The Diesel Technology Forum claims that most existing diesel engines can run on high-quality blends of biodiesel, a bio-based fuel derived from waste residues, with little modification, as well as next-generation, drop-in renewable diesel fuels.
These are derived from the same feedstocks as biodiesel, but a different chemical process is used to generate an advanced biofuel that meets the same technical specification as petroleum diesel fuel.
The US Environmental Protection Agency (EPA) estimates that the US could save up to 1.4 million barrels of oil a day – an amount equivalent to the oil it currently imports from Saudi Arabia – if one-third of US cars, pickup trucks and SUVs were diesel-powered.
US drives clean diesel R&D
“Diesel powers one out of every two sectors in the global economy,” says Schaeffer. “At work on the streets, on jobsites, and in farm fields, mines and beyond, greenhouse gas emissions reductions are not a prospective goal, but are a daily reality, driven by the increased use of more advanced diesel engines, vehicles and equipment.

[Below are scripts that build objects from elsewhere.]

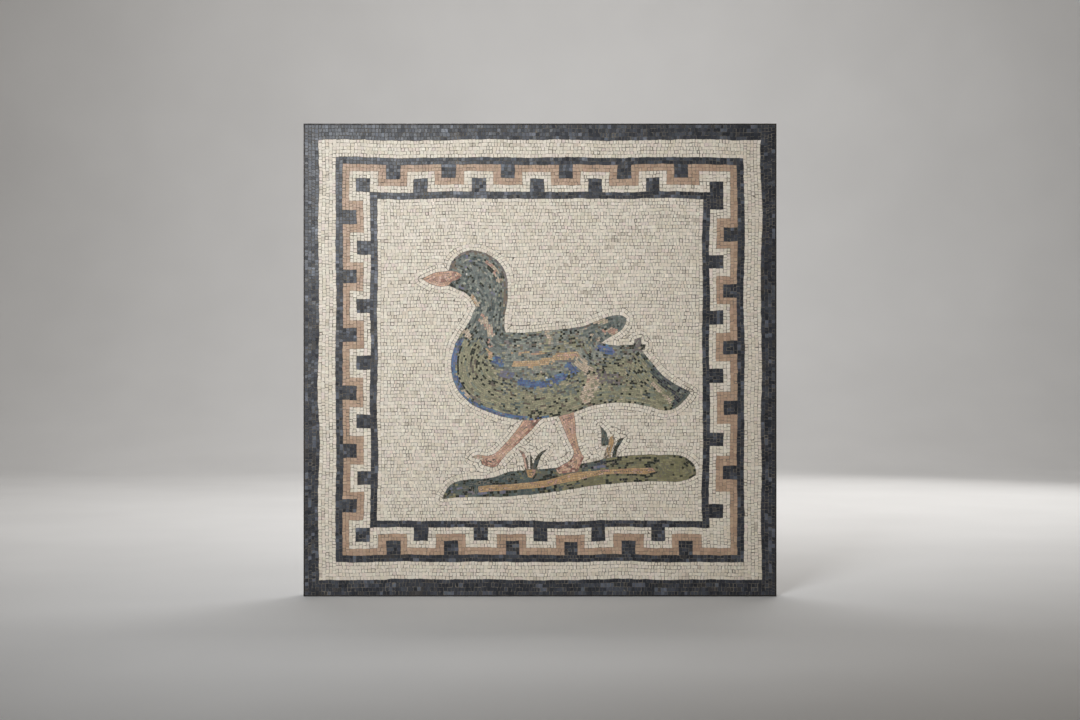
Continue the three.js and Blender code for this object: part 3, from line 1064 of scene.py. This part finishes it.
# Strokes on the duck: a path, then the width, stone and share of each stroke along it.
BREAST_TO_WING = (
    # Breast
    ([(-22.3, -8.7), (-20.7, -10.3)], (1.3, "beige", 0.85)),
    ([(-19.8, -10.6), (-17.2, -12.3)], (1.2, "mauve", 0.6)),
    # Head and neck
    ([(-15.4, 28.4), (-13.4, 26.8), (-11.9, 23.4)], (1.4, "beige", 0.85), (1.2, "rose", 0.35)),
    ([(-15.2, 26.8), (-13.9, 25.8)], (0.9, "fleck", 0.7)),
    ([(-19.6, 18.4), (-18.4, 16.4)], (1.5, "beige", 0.85), (1.5, "tan", 0.3)),
    ([(-16.8, 12.4), (-15, 10.2), (-13.8, 8)], (2.2, "beige", 0.8), (1.6, "rose", 0.5)),
    ([(-21.8, 8.4), (-20.6, 7.4)], (1.7, "beige", 0.75)),
    ([(-15, 3.2), (-14, 0.9)], (1.3, "orange", 0.75)),
    ([(-14.6, 6.6), (-14.2, 4.4)], (0.9, "rose", 0.5)),
    # Wing: tan and orange stripes, blue bar and patches
    ([(-8, 1.6), (-3, 2), (1.2, 2)], (0.9, "orange", 0.7)),
    ([(-6.9, -1.2), (-2, -1.3), (1.8, -0.7), (5.7, 0.9), (10.2, 1.3)], (1.9, "orange", 0.95)),
    ([(5.9, 1.2), (10.4, 1.5)], (0.9, "salmon", 0.7)),
    ([(-12.8, 0.2), (-11, -1)], (2.1, "blue", 0.8)),
    ([(-10.8, -3.7), (-8.6, -4.4)], (1.9, "violet", 0.85)),
    ([(-5.6, -6.4), (-3, -7.2), (0.9, -7.2), (4.7, -5.9), (6.9, -4.8)], (2.0, "blue", 0.86)),
    ([(8.5, -1.4), (10, -3.9)], (2.3, "blue", 0.8)),
    ([(1, -4.6), (1.9, -5.1)], (0.8, "white", 0.5)),
    ([(17.3, 3.5), (20.6, 2.6)], (2.2, "blue", 0.85)),
    ([(11.6, -0.6), (13.8, -3)], (3.0, "beige", 0.92)),
    ([(15.2, -5.8), (14.4, -8), (13.4, -10.6)], (3.6, "beige", 0.9), (3.0, "rose", 0.08)),
    ([(12.6, -3.9), (15.4, -3.7)], (0.7, "fleck", 0.8)),
)
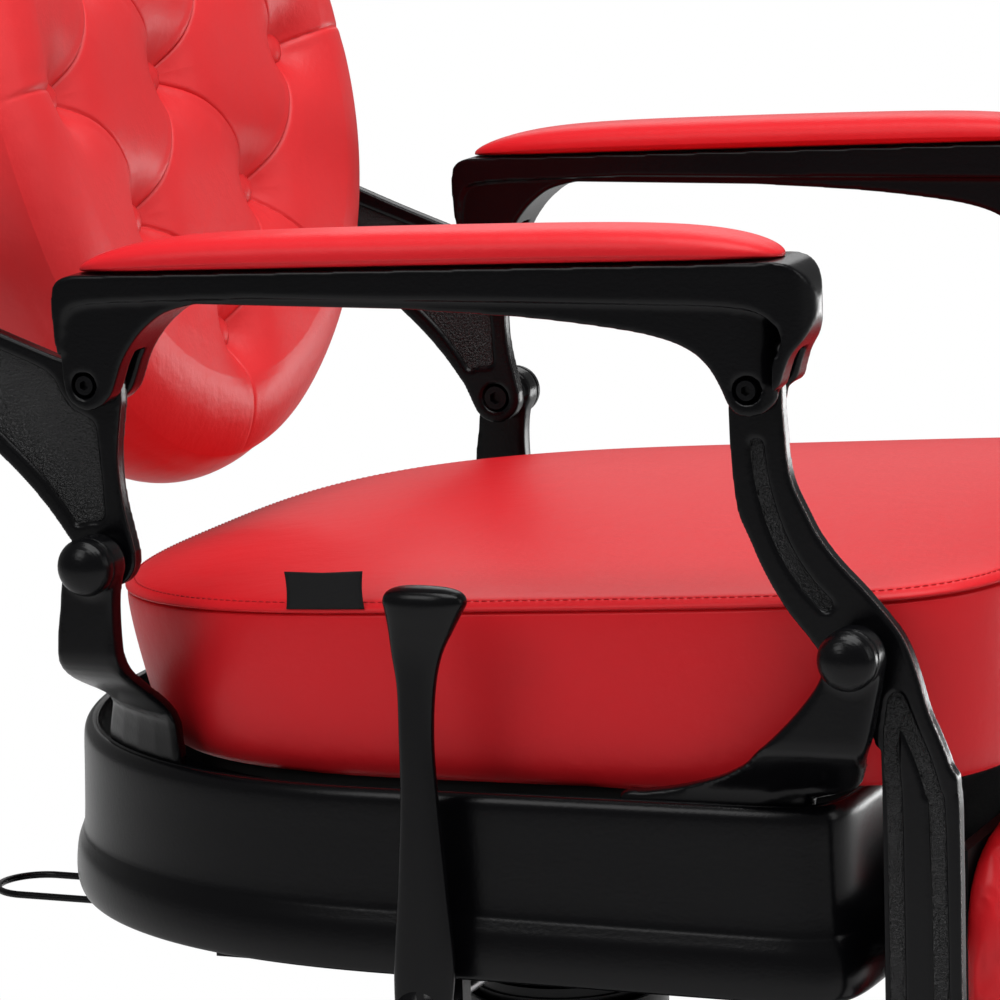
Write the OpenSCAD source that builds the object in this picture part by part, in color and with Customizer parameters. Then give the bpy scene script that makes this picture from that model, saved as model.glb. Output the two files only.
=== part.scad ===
// Hydraulic barber chair with a round tufted back, cast arms and a coupled leg rest.
// Millimetres, +Z up. The origin is on the floor, on the column's axis.
// The chair faces -Y; the sitter's right-hand side is -X.

/* [Layout] */
// Distance between the middles of the two arms
arm_span = 600; // [580:1:620]
// Height of the side frames' datum line with the chair at its lowest
datum_h = 560; // [550:1:600]
// Side frames' datum behind the column's axis
datum_back = 150; // [140:1:160]
// Rear pivots behind the datum
pivot_y = 6; // [3:1:9]
// Rear pivots below the datum
pivot_z = 3.5; // [0:0.5:6]
// Front pivots ahead of the rear ones
pivot_run = 460; // [454:1:466]
// Front pivots below the rear ones
pivot_drop = 32.7; // [28:0.1:36]
// Arm's rear pin behind the datum
rear_pin_y = 8.5; // [2:0.5:12]
// Arm's rear pin above the datum
rear_pin_z = 100.3; // [95:0.1:110]
// Arm's front pin ahead of the datum
front_pin_y = 394.5; // [390:0.5:404]
// Arm's front pin above the datum
front_pin_z = 108.6; // [104:0.1:114]

/* [Linkage] */
// Thickness of the back brackets and front links
link_t = 11.5; // [10.5:0.5:14]
// Gap between a link and the cheeks beside it
cheek_gap = 0.5; // [0.3:0.1:1]
// Length of a pivot boss outside its link
boss_l = 26; // [22:1:30]
// Radius of the pivot bosses
boss_r = 17.3; // [15:0.1:20]
// Radius of the domed pivot caps
cap_r = 17.1; // [15:0.1:20]
// Height of the domed pivot caps
cap_h = 14; // [11:0.5:18]
// Radius of the links' and brackets' knuckles round the pivots
knuckle_r = 17.3; // [16:0.1:19]
// Thickness of a side post below its boss
side_post_t = 15; // [13:0.5:18]
// Radius of the pivot bolts
pivot_bolt_r = 6; // [5:0.5:7]
// Radius of the pivot bolts' heads
pivot_head_r = 8; // [7.5:0.1:9]
// Radius of the arm bolts
arm_bolt_r = 4.2; // [3.5:0.1:5]
// Radius of the arm bolts' heads
arm_head_r = 5.6; // [5.2:0.1:6.4]
// Radius of the counterbores round the arm bolts' heads
counterbore_r = 7.8; // [7.2:0.1:9]
// Play between a turning pin and its bore
play = 0.05; // [0.02:0.01:0.09]
// Play in the front links' upper eyes, where the linkage closes
eye_play = 0.75; // [0.7:0.05:1.2]
// Width of the front links' shanks
shank_w = 44; // [40:1:50]
// Length of the front links below their pivots
shank_l = 335; // [320:1:350]

/* [Arms] */
// Thickness of an arm's upper band
arm_band_t = 49; // [47:1:56]
// Depth of the recess below the band on each side
web_inset = 3; // [1:0.5:4]
// Width of an arm pad
pad_w = 57; // [50:1:64]
// Height of an arm pad at its middle
pad_h = 20.5; // [18:0.5:28]

/* [Seat frame] */
// Skirt's width beyond the distance between the arms
skirt_over = 12; // [8:1:16]
// Depth from the datum back to the skirt's rear
skirt_rear = 133; // [128:1:138]
// Depth from the datum forward to the skirt's front
skirt_front = 438; // [432:1:442]
// Skirt's rim below the datum
skirt_drop = 132; // [126:1:136]
// Height of the skirt
skirt_h = 108; // [104:1:112]
// Thickness of the skirt's wall
skirt_wall = 9; // [7:0.5:11]
// Thickness of the seat board
board_t = 15; // [12:1:18]
// Side of the square mounting plate
plate_side = 330; // [310:1:345]
// Thickness of the mounting plate
plate_t = 12; // [10:1:14]
// Mounting plate's top below the skirt
plate_drop = 28; // [27:0.5:30]
// Distance between the middles of the two mounting rails
rail_gap = 230; // [210:1:250]
// Thickness of a mounting rail
rail_t = 12; // [10:1:16]

/* [Seat cushion] */
// Gap between the seat cushion's seam and the front links
seat_side_gap = 14; // [12:0.5:18]
// Seat cushion's rear edge behind the datum
seat_rear = 84; // [78:1:90]
// Seat cushion's front edge ahead of the datum
seat_front = 516; // [505:1:525]
// Seat cushion's side from its board up to the seam, at the datum
seat_side = 94; // [86:1:100]
// Rise of the seam towards the front for each millimetre forward
seam_rise = 0.058; // [0.03:0.002:0.07]
// Crown of the seat above its seam
seat_crown = 7.5; // [5:0.5:20]

/* [Back] */
// Recline of the back when upright, in degrees
back_lean = 14.4; // [12:0.2:17]
// Width of the round back cushion
back_w = 514; // [500:1:530]
// Height of the round back cushion
back_h = 510; // [496:1:524]
// Middle of the back cushion above the datum, along the back
back_mid = 254; // [248:1:260]
// Button plane behind the datum at its height
back_set = 55; // [50:1:60]
// Thickness of the back cushion behind its buttons
back_depth = 60; // [54:1:66]
// Height of the pillows between the buttons
pillow_h = 22; // [14:1:28]
// Forward curl of the back's sides, at its widest
back_curl = 28; // [18:1:34]
// Half the distance between neighbouring buttons across the back
button_dx = 82; // [76:1:86]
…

“While technology demonstrations or small-scale releases of alternate technologies may take place, in many sectors no other fuel or technology options are expected to be commercially available on a wide scale, nor be able to deliver the unique combination of benefits that diesel possesses, for the foreseeable future.”
The Forum attributes the following statistics to advancements in diesel power:
• 59 million tons: the amount of CO2 eliminated through the use of clean diesel trucks in the US since 2011
• 1 billion tons: the quantity of CO2 expected to be reduced in the US from the use of more fuel-efficient commercial trucks – primarily diesel-powered – between 2021 and 2027
• 63,000 tons: the amount of CO2 eliminated in the City of San Francisco in a year by powering 606 diesel buses with renewable diesel fuel.
“We encourage world leaders to consider policies to encourage the greater adoption of the latest clean diesel technologies out on the road, in the fields and on job sites so as to accelerate progress today,” says Schaeffer.